Yes, they do. I did start off by showing The Simpsons picture of him but they seem to know of him from a variety of sources. Some know he’s a genius others know him as a disabled man, so I try to bring those different images together for them.
How easy did you find the transition from writing for adults to writing for children?
I found it very, very refreshing to be writing for children. I loved having the children as the main characters. They have a freshness and wonder and vigour, not being, in any sense, cynical. What sorts of questions do children as when you talk to them about the book? I was very, very impressed with the class. That I met today. One of them asked me “What it is the fourth dimension in time?” another one asked me “What’s the end of a black hole?” and another “What’s a pulsar?” These are not naïve in any way but I’ve also had some really sweet questions which are endearing in their simplicity. One girl in the first year asked “What’s the biggest star in the sky?” Of course from where we are, it’s the sun.
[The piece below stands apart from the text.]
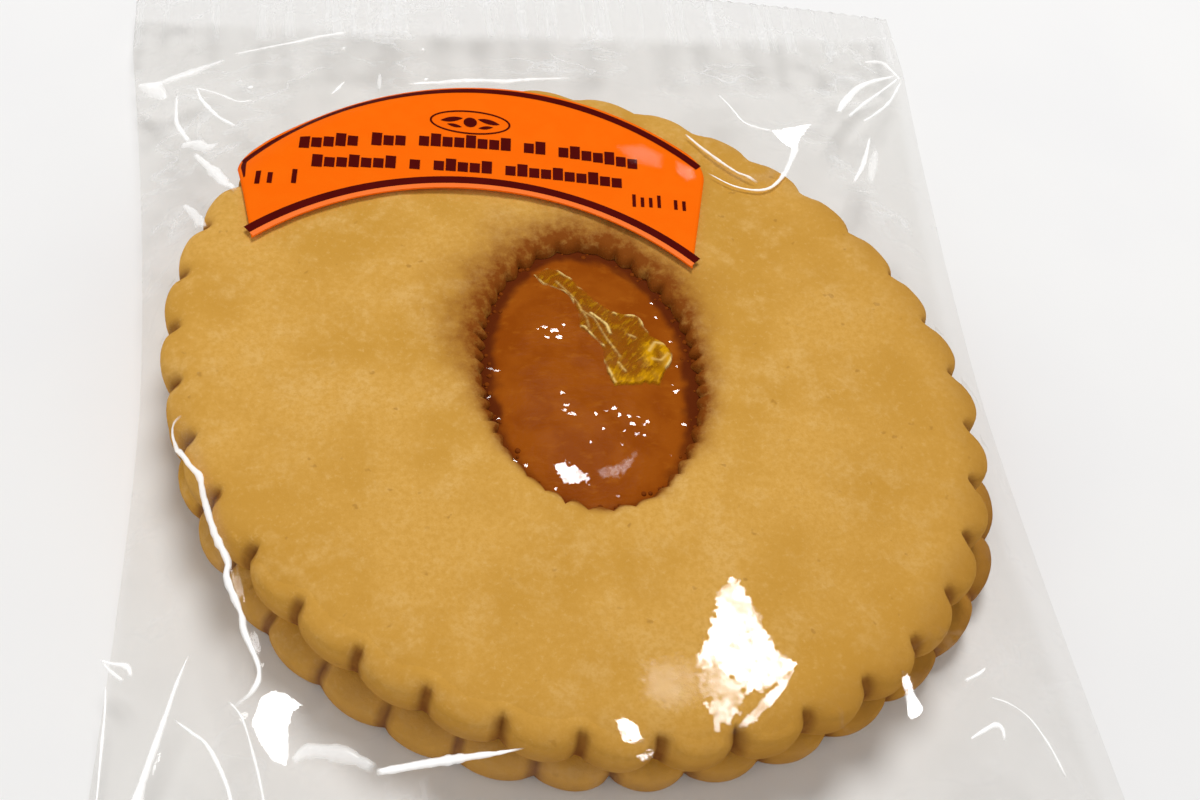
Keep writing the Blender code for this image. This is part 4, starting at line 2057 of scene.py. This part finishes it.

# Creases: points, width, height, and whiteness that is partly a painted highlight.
CREASES = (
    Crease(
        ((-49.6, -4.2), (-46.4, -11.8), (-44.2, -19.5), (-41.8, -29.2), (-39.5, -37.0), (-42.3, -41.1)),
        0.8,
        0.8,
        0.1,
    ),
    Crease(((43.4, 49.6), (47.1, 52.6), (51.3, 55.7), (56.5, 61.1)), 0.9, 0.7, 0.1),
    Crease(((-46.7, -34.1), (-48.8, -39.9), (-51.4, -49.0), (-53.0, -58.0)), 0.9, 0.6, 0.1),
    Crease(((-42.3, -40.4), (-39.3, -48.1), (-37.5, -58.0)), 0.8, 0.5, 0.1),
    Crease(((41.2, -44.5), (45.8, -46.9), (50.0, -53.0), (54.0, -60.0)), 0.9, 0.6, 0.1),
    Crease(((-51.6, 54.3), (-47.4, 48.2), (-46.2, 45.1)), 0.8, 0.5, 0.1),
    Crease(((19.5, 35.9), (23.6, 30.9), (27.9, 31.1), (33.5, 39.6), (37.5, 46.0)), 0.8, 0.4, 0.1),
)

# Folds painted as white highlights: points, widths at start, middle and end, and opacity.
FOLD_HIGHLIGHTS = (
    FoldHighlight(
        (
            (-48.1, -6.5), (-49.2, -7.7), (-47.3, -12.3), (-45.8, -14.8), (-45.5, -16.3), (-44.1, -21.5),
            (-42.6, -24.9), (-42.7, -26.8), (-41.1, -31.1), (-40.8, -32.8), (-39.2, -37.3),
            (-39.9, -39.7), (-42.3, -41.5),
        ),
        (0.3, 0.85, 0.45),
    ),
    FoldHighlight(((-27.3, -49.5), (-23.8, -49.0), (-20.7, -48.8), (-11.9, -48.3)), (0.6, 1.1, 0.1), 0.95),
    FoldHighlight(
        ((-35.8, -47.2), (-34.2, -46.3), (-31.9, -46.7), (-29.7, -47.6), (-27.3, -49.2)),
        (1.0, 2.1, 0.9),
        0.5,
    ),
    FoldHighlight(((-55.6, -35.7), (-55.5, -38.9), (-55.6, -42.3), (-55.8, -50.9)), (0.2, 0.35, 0.2), 0.8),
    FoldHighlight(
        ((-46.7, -34.1), (-47.9, -37.0), (-48.8, -39.9), (-50.6, -46.0), (-52.4, -53.0)),
        (0.15, 0.75, 1.3),
        0.85,
    ),
    FoldHighlight(
        ((-48.0, -41.0), (-46.2, -42.8), (-44.5, -44.8), (-42.2, -49.7), (-41.6, -55.0)),
        (0.2, 0.45, 0.3),
        0.85,
    ),
    FoldHighlight(
        ((-42.3, -40.4), (-41.0, -42.4), (-40.0, -45.3), (-38.8, -50.3), (-38.4, -54.0)),
        (0.2, 0.35, 0.25),
        0.75,
    ),
    FoldHighlight(((-56.3, -32.6), (-55.1, -33.1), (-53.4, -33.9), (-52.9, -35.2)), (0.2, 0.6, 0.5), 0.7),
    FoldHighlight(((-56.0, -33.0), (-55.0, -34.2), (-53.7, -35.5)), (0.2, 0.4, 0.4), 0.6),
    FoldHighlight(((43.6, 50.7), (46.3, 55.2), (50.2, 59.7), (56.7, 63.2)), (0.9, 1.0, 0.3), 0.8),
    FoldHighlight(((44.8, 49.6), (48.9, 53.9), (53.1, 58.3), (57.2, 63.0)), (0.4, 0.7, 0.3), 0.65),
    FoldHighlight(((47.2, 49.2), (50.4, 52.3), (53.6, 56.0), (57.2, 61.9)), (0.3, 0.5, 0.3), 0.7),
    FoldHighlight(((51.7, 65.5), (55.1, 65.6), (57.2, 62.2)), (0.3, 0.8, 0.3), 0.6),
    FoldHighlight(((25.4, 52.4), (26.6, 48.0), (28.4, 45.2), (32.3, 44.7)), (0.2, 0.45, 0.5), 0.7),
    FoldHighlight(
        ((19.7, 31.7), (23.0, 29.4), (26.6, 28.8), (29.3, 30.5), (32.1, 35.4), (35.0, 41.6)),
        (0.15, 0.5, 1.0),
        0.85,
    ),
    FoldHighlight(((17.6, 39.1), (20.3, 35.4), (22.9, 32.5), (26.3, 30.0)), (0.3, 0.5, 0.4), 0.7),
    FoldHighlight(((47.9, 46.5), (45.4, 40.5), (42.5, 35.6)), (0.3, 0.7, 0.3), 0.75),
    FoldHighlight(((48.5, 44.3), (45.6, 36.8)), (0.8, 1.5, 0.8), 0.35),
    FoldHighlight(((-57.0, 57.2), (-55.0, 55.6), (-53.4, 53.4), (-53.2, 52.5)), (0.4, 3.0, 0.5), 0.5),
    FoldHighlight(((-55.9, 56.4), (-52.8, 56.2), (-49.2, 58.4), (-45.0, 61.5)), (0.6, 1.7, 0.3), 0.5),
    FoldHighlight(((-43.9, 62.6), (-38.1, 63.9), (-32.4, 65.6), (-27.3, 66.7)), (0.3, 0.7, 0.5), 0.5),
    FoldHighlight(((-48.7, 53.5), (-47.7, 49.6), (-45.5, 45.9), (-42.8, 42.9)), (0.3, 0.6, 0.3), 0.75),
    FoldHighlight(((-48.7, 53.5), (-45.9, 52.0), (-43.0, 49.7), (-40.9, 49.9)), (0.3, 0.5, 0.3), 0.6),
    FoldHighlight(((-51.4, 52.4), (-51.4, 49.8), (-51.1, 47.3), (-49.2, 43.0)), (0.3, 0.6, 0.5), 0.7),
    FoldHighlight(((-50.5, 43.2), (-48.6, 42.6), (-46.9, 41.0), (-45.3, 41.0)), (0.6, 1.7, 0.6), 0.5),
    FoldHighlight(((-48.6, 40.8), (-46.6, 37.0), (-44.6, 32.7), (-42.6, 28.0)), (0.5, 1.4, 0.6), 0.6),
    FoldHighlight(((-49.4, 29.5), (-47.8, 26.4), (-46.2, 22.1)), (0.4, 1.2, 0.5), 0.5),
    FoldHighlight(((-30.3, 49.2), (-29.4, 50.3), (-28.4, 52.1)), (0.2, 0.6, 0.2), 0.7),
    FoldHighlight(((-41.8, 53.2), (-41.0, 54.1)), (0.3, 0.8, 0.3), 0.7),
    FoldHighlight(((-23.5, 54.5), (-23.7, 49.9)), (0.4, 0.7, 0.3), 0.4),
    FoldHighlight(((-19.6, 50.8), (-15.0, 51.3), (-6.8, 51.8), (4.1, 53.8)), (0.6, 1.4, 0.4), 0.6),
    FoldHighlight(((-28.6, 62.9), (-28.0, 62.8)), (0.5, 0.8, 0.5), 0.7),
    FoldHighlight(((-17.2, 62.2), (-16.7, 62.2)), (0.5, 0.8, 0.5), 0.7),
    FoldHighlight(((-17.4, 52.4), (-16.8, 52.0)), (0.6, 1.0, 0.6), 0.8),
    FoldHighlight(((41.6, -40.9), (40.4, -41.8), (38.5, -42.6)), (0.2, 0.4, 0.3), 0.8),
    FoldHighlight(
        ((41.2, -44.5), (43.8, -45.4), (45.8, -46.9), (47.3, -49.4), (49.2, -53.3)),
        (0.15, 0.3, 0.2),
        0.8,
    ),
    FoldHighlight(
        ((38.2, -48.8), (39.8, -48.0), (41.5, -47.3), (42.3, -47.8), (42.4, -49.0)),
        (0.2, 0.6, 0.3),
        0.85,
    ),
)

FACETS = (
    Facet(
        (
            (12.8, -30.3), (13.7, -31.3), (14.5, -33.2), (15.2, -36.5), (16.5, -39.7), (18.3, -41.5),
            (16.4, -43.2), (13.9, -44.1), (12.5, -43.6), (11.2, -42.7), (10.0, -41.5), (7.6, -40.1),
            (9.3, -37.2), (10.7, -33.3), (11.9, -31.1),
        ),
        edge=0.9,
        ragged=0.5,
    ),
    Facet(
        (
            (7.7, -39.8), (10.3, -41.1), (13.0, -43.3), (11.6, -45.4), (9.8, -47.1), (8.5, -47.8),
            (8.0, -45.6), (7.5, -43.3), (6.9, -40.6),
        ),
        strength=0.42,
        edge=0.9,
        ragged=1.3,
    ),
    Facet(
        (
            (18.5, -41.4), (15.8, -45.0), (13.0, -47.2), (10.4, -48.5), (10.0, -48.1), (12.3, -46.6),
            (14.7, -44.2), (16.7, -42.6),
        ),
        strength=0.6,
        edge=0.3,
        ragged=0.2,
    ),
    Facet(
        (
            (1.6, -40.8), (4.6, -40.2), (6.9, -40.3), (7.7, -42.5), (7.1, -44.6), (3.9, -45.4),
            (1.5, -44.0),
        ),
        strength=0.09,
        edge=2.2,
        ragged=0.7,
    ),
    Facet(
        (
            (-2.3, -46.5), (-1.2, -46.4), (-0.1, -47.2), (0.5, -48.8), (1.2, -50.3), (0.3, -50.4),
            (-1.7, -48.5),
        ),
        edge=0.4,
    ),
    Facet(((1.2, -48.9), (1.7, -49.3), (1.5, -50.0), (0.5, -49.5)), edge=0.3),
    Facet(
        (
            (30.6, -41.7), (31.5, -42.0), (32.3, -44.5), (33.0, -45.5), (32.4, -46.4), (31.1, -46.7),
            (30.9, -44.7),
        ),
        edge=0.35,
    ),
    Facet(
        (
            (-38.9, -40.5), (-37.5, -39.8), (-36.2, -40.4), (-34.7, -41.6), (-35.8, -42.2),
            (-36.2, -44.0), (-36.4, -47.4), (-37.7, -46.9), (-38.9, -45.2), (-40.0, -43.2),
        ),
        edge=0.4,
    ),
    Facet(((32.1, 44.9), (35.1, 46.1), (38.7, 47.5), (35.9, 43.3), (34.2, 39.6), (33.2, 41.0)), edge=0.4),
)

LABEL_FACETS = (
    Facet(((8.0, 36.0), (11.0, 36.4), (13.5, 34.6), (13.0, 32.6), (9.5, 33.6)), strength=0.05, edge=1.5),
    Facet(((15.6, 33.4), (17.4, 32.2), (17.6, 30.6), (16.4, 30.2), (15.4, 31.6)), strength=0.1, edge=0.8),
)

JAM_FACETS = (
    Facet(
        (
            (-5.6, -13.6), (-4.2, -13.2), (-3.6, -14.0), (-2.4, -14.4), (-1.4, -15.4), (-1.9, -16.3),
            (-3.4, -16.0), (-4.6, -15.9), (-4.9, -14.9),
        ),
        edge=0.3,
        ragged=0.45,
    ),
    Facet(
        (
            (-0.4, -14.6), (1.6, -14.2), (3.6, -13.0), (4.6, -12.0), (4.0, -13.4), (2.2, -15.2),
            (0.2, -15.5),
        ),
        strength=0.12,
        edge=0.6,
        ragged=0.4,
    ),
)

JAM_SPARKLES = (
    (-4.6, 4.9, 0.38), (-3.7, 6.1, 0.42), (-3.2, 5.0, 0.36), (-4.9, 6.6, 0.3), (-5.6, 6.3, 0.22),
    (-2.4, 6.9, 0.26), (-3.6, -3.6, 0.26), (-3.2, -5.4, 0.34), (-2.8, -6.7, 0.42), (-3.5, -6.1, 0.26),
    (0.2, -6.7, 0.28), (1.4, -6.3, 0.26), (2.4, -6.0, 0.34), (3.0, -6.9, 0.26), (4.1, -7.1, 0.28),
    (4.4, -8.2, 0.34), (5.3, -7.2, 0.26), (5.7, -8.3, 0.3), (6.3, -7.9, 0.22), (4.9, -9.5, 0.26),
    (5.7, -9.7, 0.24), (-1.0, -10.7, 0.3), (2.7, -11.1, 0.32), (0.9, -8.9, 0.2), (3.4, -9.2, 0.2),
    (10.6, -3.1, 0.5), (10.1, -2.2, 0.22), (11.2, 0.6, 0.2), (-10.2, -12.6, 0.5), (-8.8, -13.4, 0.24),
    (-12.0, 0.8, 0.4), (-11.2, 0.2, 0.26), (-12.4, -3.4, 0.26), (-11.6, -6.6, 0.3), (-12.0, -8.9, 0.24),
    (-11.6, 10.6, 0.3), (-10.9, 12.4, 0.24), (9.6, 8.4, 0.28), (11.0, 4.6, 0.24), (9.4, 10.8, 0.2),
    (10.9, -8.0, 0.24), (8.6, -12.4, 0.22), (-5.6, -16.6, 0.2), (1.6, -17.9, 0.2),
)


def main() -> None:
    """Build every sub-assembly in order."""
    logging.basicConfig(level=logging.INFO, format="%(message)s")
    low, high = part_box("bag")
    oval = Oval()
    form = FilmForm(oval, (high.x - low.x) / MM, (high.y - low.y) / MM)

    baked = BakedFinish("shortbread").material()
    base_baked = BakedFinish("shortbread_base", crumb=(0.80, 0.42, 0.060)).material()
    base_oval = replace(oval, long=103.5, short=94.0, drift=(0.0,), bulges=BASE_BULGES)
    top = BiscuitRound("biscuit_top", replace(oval, bulges=TOP_BULGES), 7.5, 14.3)
    base = BiscuitRound("biscuit_base", base_oval, 0.3, 7.0, BASE_SHIFT, -math.radians(3.6), windowed=False)
    wet = JamFinish().material()
    jam = Jam(oval)
    contents = [
        top.build(baked),
        base.build(base_baked),
        jam.build(wet),
        JamLayer(oval).build(wet),
        PeelStrip(jam).build(PeelFinish().material()),
        JamBeads(jam).build(wet),
    ]

    stage = Stage()
    towards = (stage.lamp_place, Vector(stage.camera_place))
    shine = FacetFinish().material()
    bag = FilmBag(form, base_oval, BASE_SHIFT, CREASES)
    film = [
        bag.build(FilmFinish().material(), UnderFilmFinish().material()),
        FoldHighlights(bag, FOLD_HIGHLIGHTS).build(FoldHighlightFinish().material()),
        Facets("film_facets", bag.over, *towards, FACETS).build(shine),
        Facets("label_facets", bag.over, *towards, LABEL_FACETS, lift=0.4).build(shine),
    ]
    wet_facets = JAM_FACETS + sparkles(JAM_SPARKLES, 5)
    glints = Facets("jam_facets", jam.height, *towards, wet_facets, cell=0.10, lift=0.05)
    contents.append(glints.build(shine))

    label = Label(LabelForm(form))
    orange = PlainFinish("label_orange", (1.0, 0.150, 0.002), (1.0, 0.165, 0.003), 0.55)
    maroon = PlainFinish("label_ink", (0.080, 0.003, 0.002), (0.10, 0.004, 0.003), 0.5)
    peach = PlainFinish("label_line", (1.0, 0.20, 0.035), (1.0, 0.22, 0.05), 0.5)
    sheets = [label.sheet(orange.material()), *label.print_on(maroon.material(), peach.material())]

    for piece in contents + film:
        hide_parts("bag")
    for piece in sheets:
        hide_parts("label")

    stage.build()


if __name__ == "__main__":
    main()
She hadn’t realised that the sun is the same as the stars.
Is George going to have further adventures?
Well, poor old George he’s just at home in bed at the end of the book. He’s going to have a short rest and then he’s off again. Destination unknown - I mean, destination unknown to him. I know where he’s going, but he doesn’t. So, he’s not going to get much downtime. The book will be about the search for life in the Universe and the architecture of space - the manmade objects that we put out into space.
We look forward to reading it.
Thank you Lucy Hawking for talking to Write Away.